Global perspective Human stories

FEATURE: Remembering Jean Gazarian, a witness to UN history

Jean Gazarian at the commemoration of UNITAR’s 50th anniversary.
UN Photo/Amanda Voisard
Jean Gazarian at the commemoration of UNITAR’s 50th anniversary.

FEATURE: Remembering Jean Gazarian, a witness to UN history

UN Affairs

The United Nations mourns the loss of Jean Gazarian, a staff member whose six-decade career offered him a rare opportunity to witness the various moments and milestones along the path that saw a nascent 51-member Organization develop into the 193-strong world body it is today.

“I’ve seen the evolution of this great Organization of ours,” Mr. Gazarian said in a 2009 interview with the UN Institute for Training and Research (UNITAR), “it has survived all obstacles throughout its career.”

From 1946, when the French national joined the UN Secretariat as a translator, to his tenure as Director of the Division of General Assembly Affairs, Mr. Gazarian devoted his life to international public service. Even after retirement in the late 1980s, he served a nearly 20-year stint teaching diplomats and staff as a full-time Senior Fellow at UNITAR.

“He was absolutely unique as a person,” Ahmad Kamal, Ambassador and Senior Fellow at UNITAR, told the UN News Centre. “His knowledge, his devotion to the UN and the manner in which he inspired love and affection among thousands of UN diplomats and staff members made him a prince among men.”

In 2013, during the commemoration of the 50th anniversary of UNITAR, Secretary-General Ban Ki-moon paid tribute to Mr. Gazarian – tipping his hat to the wealth of accumulated knowledge accrued by the veteran staff member.

 

“You had a unique perch, working with the General Assembly for many years. You have truly seen it all… And, I am sure, enough behind-the-scenes intrigue to fill a movie or a memoir. But of course, as a consummate international civil servant, you will never betray your oath of confidentiality!” said Mr. Ban.

“You served several Secretaries-General. Most of all, you earned the respect of colleagues around the world.”

Mr. Gazarian was never stingy with his vast pool of knowledge, always ready to share his insight and experience of historic moments.

 

“There was a feeling of euphoria.
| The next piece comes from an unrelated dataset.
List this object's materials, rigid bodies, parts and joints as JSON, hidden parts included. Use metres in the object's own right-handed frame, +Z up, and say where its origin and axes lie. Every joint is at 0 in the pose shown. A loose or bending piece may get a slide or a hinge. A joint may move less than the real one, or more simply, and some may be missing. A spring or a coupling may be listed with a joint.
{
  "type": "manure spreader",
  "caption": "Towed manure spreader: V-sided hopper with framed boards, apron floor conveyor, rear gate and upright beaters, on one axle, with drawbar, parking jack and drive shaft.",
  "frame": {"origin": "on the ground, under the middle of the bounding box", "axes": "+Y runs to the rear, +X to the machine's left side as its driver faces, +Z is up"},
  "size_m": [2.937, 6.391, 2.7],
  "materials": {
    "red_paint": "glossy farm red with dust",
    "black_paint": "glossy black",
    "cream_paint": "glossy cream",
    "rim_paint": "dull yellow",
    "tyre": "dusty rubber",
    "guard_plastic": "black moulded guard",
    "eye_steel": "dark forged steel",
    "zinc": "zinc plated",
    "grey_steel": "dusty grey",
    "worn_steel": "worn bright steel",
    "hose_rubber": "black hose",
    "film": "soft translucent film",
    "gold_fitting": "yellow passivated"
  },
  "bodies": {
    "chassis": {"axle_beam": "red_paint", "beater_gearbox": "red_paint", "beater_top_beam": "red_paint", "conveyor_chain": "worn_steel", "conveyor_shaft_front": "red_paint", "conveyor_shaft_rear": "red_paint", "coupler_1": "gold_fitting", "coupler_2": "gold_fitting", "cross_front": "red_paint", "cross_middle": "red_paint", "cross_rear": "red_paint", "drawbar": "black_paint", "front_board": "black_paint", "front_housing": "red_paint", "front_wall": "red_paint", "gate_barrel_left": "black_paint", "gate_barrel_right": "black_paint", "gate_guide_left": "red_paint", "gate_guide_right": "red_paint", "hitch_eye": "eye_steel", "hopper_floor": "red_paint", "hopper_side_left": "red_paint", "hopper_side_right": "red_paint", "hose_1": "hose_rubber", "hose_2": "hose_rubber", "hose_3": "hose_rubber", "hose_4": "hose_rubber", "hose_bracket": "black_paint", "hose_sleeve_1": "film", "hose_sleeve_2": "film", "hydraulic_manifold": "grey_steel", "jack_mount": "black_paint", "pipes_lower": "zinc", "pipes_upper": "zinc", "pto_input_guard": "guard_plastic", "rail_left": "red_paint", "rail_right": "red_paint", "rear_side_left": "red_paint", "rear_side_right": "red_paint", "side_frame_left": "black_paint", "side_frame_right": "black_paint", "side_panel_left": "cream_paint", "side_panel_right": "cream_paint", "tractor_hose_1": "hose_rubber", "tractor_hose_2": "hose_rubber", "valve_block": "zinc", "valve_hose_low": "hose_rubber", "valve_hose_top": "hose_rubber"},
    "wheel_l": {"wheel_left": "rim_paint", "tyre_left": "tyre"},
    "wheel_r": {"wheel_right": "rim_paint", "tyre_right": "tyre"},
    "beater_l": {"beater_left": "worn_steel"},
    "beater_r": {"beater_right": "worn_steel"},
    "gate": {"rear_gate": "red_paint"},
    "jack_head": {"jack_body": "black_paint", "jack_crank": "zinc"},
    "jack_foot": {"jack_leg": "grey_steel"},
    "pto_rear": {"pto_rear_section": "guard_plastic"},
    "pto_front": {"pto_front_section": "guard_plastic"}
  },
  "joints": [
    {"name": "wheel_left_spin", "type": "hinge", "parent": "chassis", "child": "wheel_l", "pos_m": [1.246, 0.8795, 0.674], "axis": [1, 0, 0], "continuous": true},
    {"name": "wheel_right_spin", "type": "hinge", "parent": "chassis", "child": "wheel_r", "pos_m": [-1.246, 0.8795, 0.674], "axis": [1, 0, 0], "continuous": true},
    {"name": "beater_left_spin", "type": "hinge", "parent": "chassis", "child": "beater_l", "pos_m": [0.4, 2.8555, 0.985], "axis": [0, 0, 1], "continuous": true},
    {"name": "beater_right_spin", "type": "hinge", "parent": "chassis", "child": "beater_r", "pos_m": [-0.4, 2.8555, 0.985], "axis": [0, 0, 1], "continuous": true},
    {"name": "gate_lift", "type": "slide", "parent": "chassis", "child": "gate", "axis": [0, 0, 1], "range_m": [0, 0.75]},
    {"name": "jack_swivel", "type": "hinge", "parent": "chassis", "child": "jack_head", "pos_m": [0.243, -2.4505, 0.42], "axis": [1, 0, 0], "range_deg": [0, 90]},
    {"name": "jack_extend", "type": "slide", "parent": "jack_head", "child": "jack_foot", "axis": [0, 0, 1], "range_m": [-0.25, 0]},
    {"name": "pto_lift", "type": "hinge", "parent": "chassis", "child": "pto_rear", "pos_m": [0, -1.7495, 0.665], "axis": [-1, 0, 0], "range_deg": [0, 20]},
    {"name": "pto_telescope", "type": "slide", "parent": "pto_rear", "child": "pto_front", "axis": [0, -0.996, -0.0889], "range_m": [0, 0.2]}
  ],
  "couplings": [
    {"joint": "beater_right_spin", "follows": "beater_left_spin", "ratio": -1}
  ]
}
All of the delegates coming back from San Francisco were extremely pleased with what they had done,” he had stated, recalling the UN Conference on International Organization that took place in the US city and which drew up the UN Charter.
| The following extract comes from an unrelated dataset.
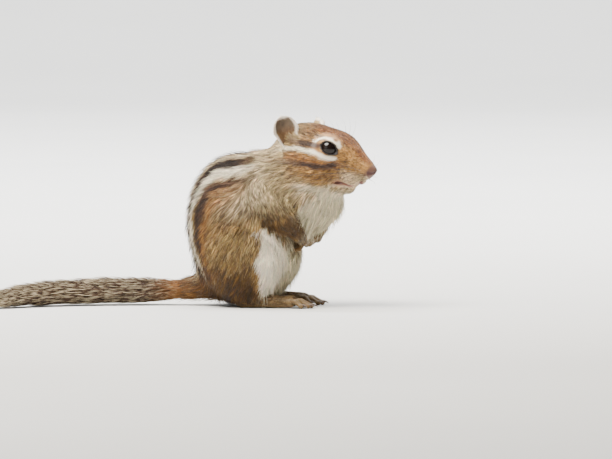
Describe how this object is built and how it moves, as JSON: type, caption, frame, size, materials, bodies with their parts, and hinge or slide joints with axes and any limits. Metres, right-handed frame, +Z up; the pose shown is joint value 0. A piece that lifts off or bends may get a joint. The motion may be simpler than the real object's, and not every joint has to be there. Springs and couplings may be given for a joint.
{
  "type": "chipmunk",
  "caption": "Life-size still model of a chipmunk sitting up on its haunches, forepaws held together at the chest and bushy tail laid out behind it.",
  "frame": {"origin": "middle of the floor under the whole animal, at the centre of its bounding box", "axes": "+X the way the body faces, +Y the animal's left, +Z up"},
  "size_m": [0.1684, 0.0716, 0.0834],
  "materials": {
    "body_fur": "short, soft fur, ochre grizzled with black, striped dark and cream along the back, white below",
    "tail_fur": "long, bushy hair, dark at the middle and white at the tips",
    "ear_skin": "thin skin with very short velvet hair",
    "foot_skin": "bare pinkish brown skin under very short hair, with dark horn claws",
    "eyeball": "wet, glossy, very dark brown"
  },
  "bodies": {
    "root": {"torso": "body_fur", "neck": "body_fur", "head": "body_fur", "eye_right": "eyeball", "eye_left": "eyeball", "ear_right": "ear_skin", "ear_left": "ear_skin", "upper_arm_right": "body_fur", "upper_arm_left": "body_fur", "forearm_right": "body_fur", "forearm_left": "body_fur", "forepaw_right": "foot_skin", "forepaw_left": "foot_skin", "haunch_right": "body_fur", "haunch_left": "body_fur", "hind_foot_right": "foot_skin", "hind_foot_left": "foot_skin", "tail_root": "body_fur", "tail_brush": "tail_fur"}
  },
  "joints": []
}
Drawing from his vast experience over the decades, he was also able to offer a personal perspective on a number of issues as well as Secretaries-General, as he did in a 2007 article for the UN Chronicle.

 

“In the early days of the United Nations, an atmosphere of extreme enthusiasm prevailed. Delegates were convinced they had adopted a system of collective security that would ban all wars forever, a feeling shared by Trygve Lie of Norway, who served as the first Secretary-General,” recounted Mr. Gazarian.

By 1953, when Dag Hammarskjöld of Sweden took over the post, Mr. Gazarian indicated that “the international situation had begun to deteriorate and the earlier euphoria was replaced by an atmosphere of extreme tension between the East and the West.”
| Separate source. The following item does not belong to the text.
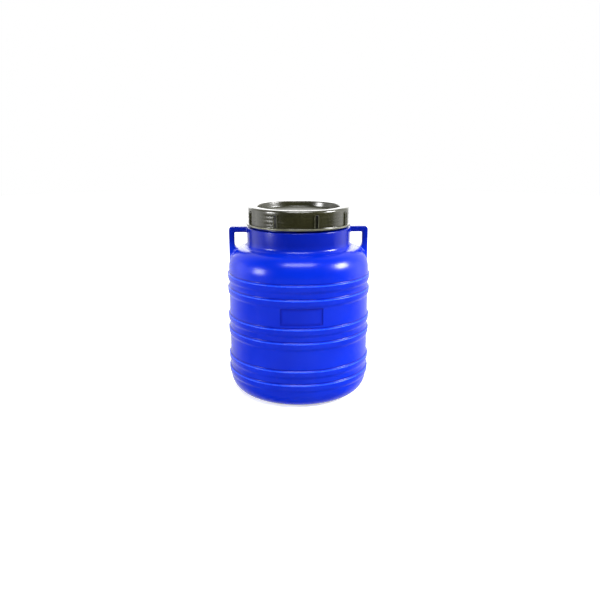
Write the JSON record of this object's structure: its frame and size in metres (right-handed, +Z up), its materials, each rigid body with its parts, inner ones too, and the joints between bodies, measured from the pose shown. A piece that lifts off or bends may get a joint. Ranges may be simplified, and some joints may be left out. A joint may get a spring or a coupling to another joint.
{
  "type": "plastic drum with screw lid",
  "caption": "Wide-neck blue plastic drum with ring bands, moulded ear handles, a threaded neck, an inner lid, a gasket and a lugged olive screw lid.",
  "frame": {"origin": "middle of the base, on the surface the drum stands on", "axes": "+Z up through the neck, -Y towards the bare front panel, X through the two ear handles"},
  "size_m": [0.368, 0.368, 0.4824],
  "materials": {
    "shell_plastic": "dyed royal blue polyethylene, soft gloss",
    "inner_lid_plastic": "undyed natural polyethylene",
    "gasket_rubber": "dark grey soft rubber",
    "lid_plastic": "dark olive moulded plastic, glossy"
  },
  "bodies": {
    "drum": {"drum_shell": "shell_plastic"},
    "seal": {"inner_lid": "inner_lid_plastic", "lid_gasket": "gasket_rubber"},
    "cap": {"screw_lid": "lid_plastic"}
  },
  "joints": [
    {"name": "lid_rise", "type": "slide", "parent": "drum", "child": "seal", "axis": [0, 0, 1], "range_m": [0, 0.048]},
    {"name": "lid_turn", "type": "hinge", "parent": "seal", "child": "cap", "pos_m": [0, 0, 0.4355], "axis": [0, 0, 1], "range_deg": [0, 1440]}
  ],
  "couplings": [
    {"joint": "lid_rise", "follows": "lid_turn", "m_per_rad": 0.0019099}
  ]
}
He described former Secretary-General U Thant as “a humble man, but with very firm convictions… He often used quiet diplomacy to calm lethal tensions during the difficult period of the cold war.”

“The appointment of Javier Pérez de Cuéllar… came as a complete surprise to him as he was just beginning to enjoy retirement,” Mr. Gazarian said, adding that during his ten-year mandate “a number of sources of tension associated with the cold war were gradually eliminated.”

He went on to say that Kofi Annan “already had 35 years of UN experience” before ascending to the top job and observed that Ban Ki-moon “created a precedent by placing his left hand on the UN Charter ” when he took the oath of office on 14 December 2006.

Diplomats were not Mr. Gazarian’s only pupils. He had also shared his lessons with UN support staff preparing for promotion examinations. In the 1990s he was a regular figure at workshops where he would present to aspiring professionals first-hand accounts of UN events, such as when Soviet Premier Nikita Khrushchev pounded his shoe on his desk during a meeting in October 1960 to protest remarks by a Philippine diplomat about Soviet aggression.

Mr. Gazarian was “a walking encyclopaedia of the UN,” according to Maritina Paniagua, a retired UN librarian who worked closely with him, who hailed his amazing institutional knowledge about the Organization.

 

“He was a true teacher,” she added. “When he taught the UNITAR courses to delegates, it was not only the subject matter, but also what to do and what not to do as a delegate. For him, good, solid diplomacy was important. One of his best teaching tools to achieve this goal was through his stories of his experiences at the GA.

“It is a great loss for us at DHL [Dag Hammarskjöld Library], for the UN and for the new generations of delegates.”

The veteran UN staffer passed away on 18 January in New York.